The SAMA framework identifies this reliance on explicit external priors as the core architectural limitation preventing scalable video editing. Rather than engineering solutions through increasingly complex conditional pipelines, the authors propose factorization: teaching a single backbone to internalize both semantic structure planning and motion dynamics as complementary, learned capabilities. This shift mirrors the broader trajectory in machine learning toward end to end learned representations and away from hand engineered intermediate features.

Disentangling Semantics from Motion

The technical innovation of SAMA lies in its two component architecture, designed to separate concerns while maintaining a unified backbone. First, Semantic Anchoring addresses the structural planning problem. Rather than relying on external VLMs or dense frame by frame processing, the model establishes sparse anchor frames where it jointly predicts semantic tokens alongside video latents. This sparse approach reflects the temporal stability of most semantic edits; a hat added in one frame should persist with consistent geometry across the sequence. By operating in a compressed semantic space for structure planning while retaining high fidelity latent rendering, SAMA achieves instruction aware modifications without the brittleness of external conditioning.

Second, and perhaps more significantly, Motion Alignment tackles temporal dynamics through a novel pre training strategy. Instead of using explicit optical flow or motion vectors as training targets, the model learns temporal coherence through motion centric video restoration tasks: cube inpainting (spatial temporal masking), speed perturbation (temporal resampling), and tube shuffle (temporal reordering of spatial tubes). These pretext tasks force the diffusion backbone to internalize physical dynamics and temporal consistency directly from raw video data, without requiring paired instruction editing datasets. The insight here is profound: motion coherence follows universal physical laws that can be learned from unlabeled video, whereas semantic editing requires instruction supervision.

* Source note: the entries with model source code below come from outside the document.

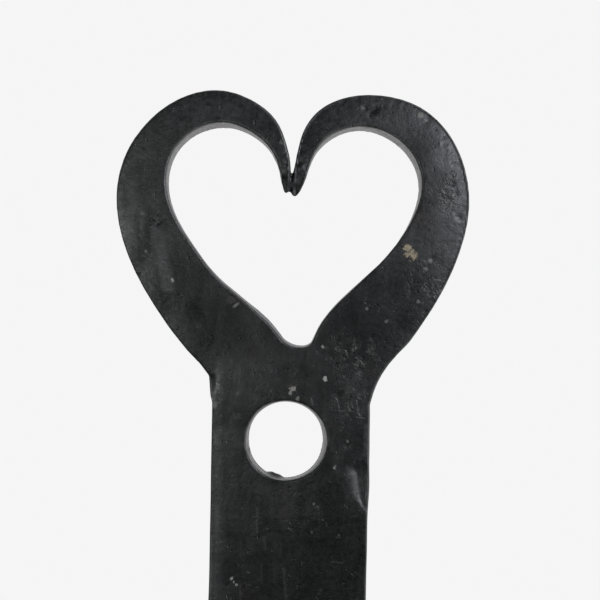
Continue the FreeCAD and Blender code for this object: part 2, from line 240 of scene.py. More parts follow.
def path_measure(along, up, points):
    """Each point's distance from a run of straight pieces, and on which side it lies (left is +)."""
    best = np.full(len(along), 1e9)
    side = np.zeros(len(along))
    for (a0, u0), (a1, u1) in zip(points, points[1:]):
        da, du = a1 - a0, u1 - u0
        t = np.clip(((along - a0) * da + (up - u0) * du) / (da * da + du * du), 0, 1)
        ra, ru = along - a0 - t * da, up - u0 - t * du
        distance = np.hypot(ra, ru)
        nearer = distance < best
        best = np.where(nearer, distance, best)
        side = np.where(nearer, np.sign(da * ru - du * ra), side)
    return best, side


# ==== meshes =================================================================================
def points_of(mesh):
    values = np.zeros(len(mesh.vertices) * 3)
    mesh.vertices.foreach_get("co", values)
    return values.reshape(-1, 3)


def normals_of(mesh):
    values = np.zeros(len(mesh.vertices) * 3)
    mesh.vertex_normals.foreach_get("vector", values)
    return values.reshape(-1, 3)


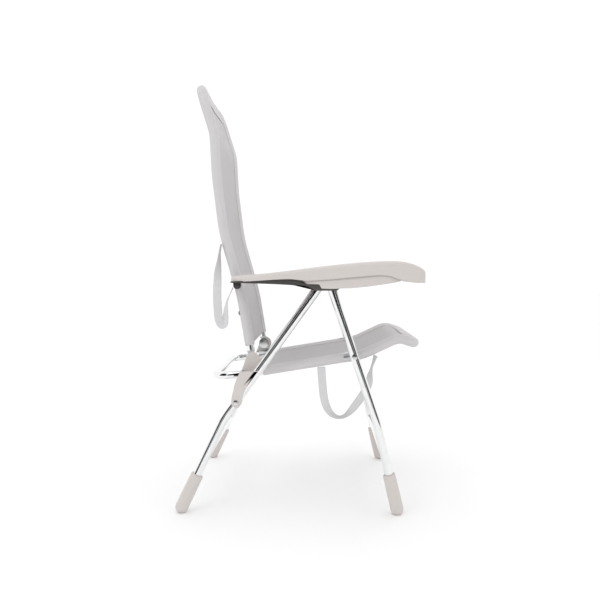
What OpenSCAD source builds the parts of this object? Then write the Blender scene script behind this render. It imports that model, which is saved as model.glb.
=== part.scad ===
// Folding high-back camp chair: bent aluminium tube frame, sling fabric, plastic arms and feet.
// +X is the way the sitter faces, +Z is up, and the origin lies on the floor under the middle.
// Side-plane points are written [x, z]; the left side has positive y and mirrors the right.

/* [Tubes] */
// Outer diameter of every frame tube
tube_d = 22; // [20:0.5:22.5]
// Wall thickness of the frame tubes
tube_wall = 1.5; // [1:0.1:2]
// Diameter of the pivot pins
pin_d = 8; // [6:0.5:9]
// Radial running clearance of a pin in its bore
pin_fit = 0.06; // [0.02:0.01:0.1]

/* [Widths] */
// Distance from the middle to the centre of the seat and back side tubes
frame_y = 202.5; // [195:0.5:203]
// Distance from the middle to the top of a rear leg
rear_leg_y = 258; // [256:0.5:259]
// Distance from the middle to the top of a front leg
front_leg_y = 281; // [280:0.5:282]
// Distance from the middle to every foot
foot_y = 270; // [266:0.5:274]
// Width of one armrest
arm_w = 69; // [68.5:0.5:72]

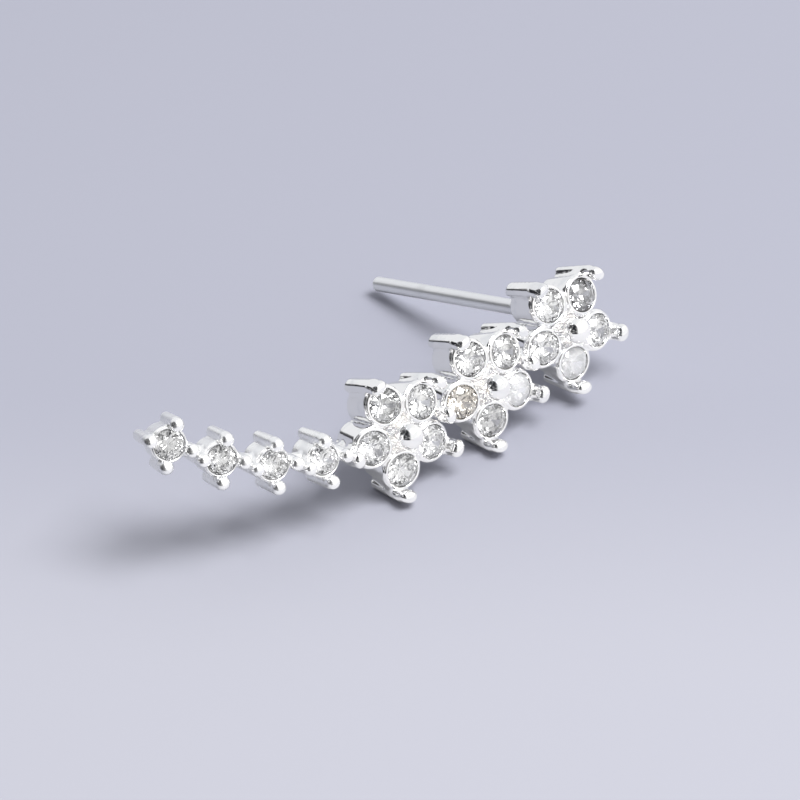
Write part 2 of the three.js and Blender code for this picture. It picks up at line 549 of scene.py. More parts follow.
def filed(mesh: bpy.types.Mesh, height: float) -> bpy.types.Mesh:
    """Files a closed skin flat at a height and closes the cut.

    Args:
        mesh: The skin, changed in place.
        height: Where the flat back lies.

    Returns:
        The same mesh.
    """
    work = bmesh.new()
    work.from_mesh(mesh)
    cut = bmesh.ops.bisect_plane(
        work,
        geom=work.verts[:] + work.edges[:] + work.faces[:],
        plane_co=(0, 0, height),
        plane_no=(0, 0, -1),
        clear_outer=True,
    )
    edges = [e for e in cut["geom_cut"] if isinstance(e, bmesh.types.BMEdge)]
    bmesh.ops.triangle_fill(work, use_beauty=True, edges=edges, normal=(0, 0, -1))
    bmesh.ops.recalc_face_normals(work, faces=work.faces)
    work.to_mesh(mesh)
    work.free()
    return mesh


def crisped(mesh: bpy.types.Mesh) -> bpy.types.Mesh:
    """Shades a mesh smoothly except across its hard edges.

    Args:
        mesh: The mesh, changed in place.

    Returns:
        The same mesh.
    """
    mesh.shade_smooth()
    mesh.set_sharp_from_angle(angle=math.radians(HARD_EDGE))
    return mesh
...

The two stage training pipeline reflects this philosophy. During factorized pre training, the model learns semantic anchoring and motion alignment as inherent capabilities using only raw video and restoration objectives. Remarkably, this stage alone yields strong zero shot video editing ability, suggesting that robust instruction guided editing emerges naturally once a model possesses factorized representations of semantics and dynamics. Subsequent supervised fine tuning on paired editing data then resolves residual conflicts and enhances visual fidelity.

From Retrieval to Parametric Knowledge

This architectural shift carries implications that extend beyond video editing benchmarks. The transition away from external scaffolding toward factorized internal representations parallels the evolution of large language models. Early NLP systems relied heavily on retrieval augmentation and knowledge bases; modern systems instead store knowledge parametrically within the model weights, enabling more robust reasoning and generalization. SAMA suggests video generation is undergoing an analogous maturation.

When a model internalizes motion dynamics through tube shuffle and cube inpainting pretext tasks, it develops an intuitive physics engine rather than a reliance on explicit motion estimators that fail at distribution tails. When it learns semantic anchoring through sparse token prediction, it develops structured visual reasoning rather than dependence on VLMs that may hallucinate or misalign with the visual domain. The VIE-Bench results support this hypothesis: SAMA achieves state of the art performance among open source models while remaining competitive with commercial systems like Kling-Omni, despite the latter's presumably vast engineering resources and proprietary data pipelines.

However, this factorized approach invites important questions about scalability and limitations. The assumption that semantic edits can be anchored sparsely holds for object additions or style transfers, but may struggle with edits requiring continuous temporal evolution, such as a command to "gradually wilt the flowers" or "age the character throughout the clip." Additionally, while motion alignment through restoration tasks captures physical dynamics admirably, certain semantic modifications require world knowledge that may still benefit from external retrieval, such as editing objects with specific functional properties or rare visual concepts underrepresented in pre training data.

The Path Forward

SAMA represents a conceptual inflection point for the field. The evidence that factorized pre training alone enables zero shot editing suggests that the community has been over engineering solutions to problems that are fundamentally representational. As the field moves toward longer video generation and more complex compositional editing, the brittleness of external scaffolding will likely become prohibitive. The future likely lies in fully internalized representations where semantic planning and motion modeling coexist within unified architectures, trained through diverse restoration and prediction objectives on massive unlabeled video corpora.

The open questions now center on scaling. Can factorized architectures maintain coherence over minute long videos? How do we extend semantic anchoring to handle continuous temporal transformations rather than sparse modifications? And perhaps most importantly, as we remove the training wheels of external priors, how do we ensure these internalized representations remain interpretable and controllable? SAMA provides a compelling proof of concept that the path forward requires not more complex pipelines, but more sophisticated internal representations. Within the next generation of video models, we may see the complete abandonment of external condition pipelines in favor of these leaner, more robust factorized architectures.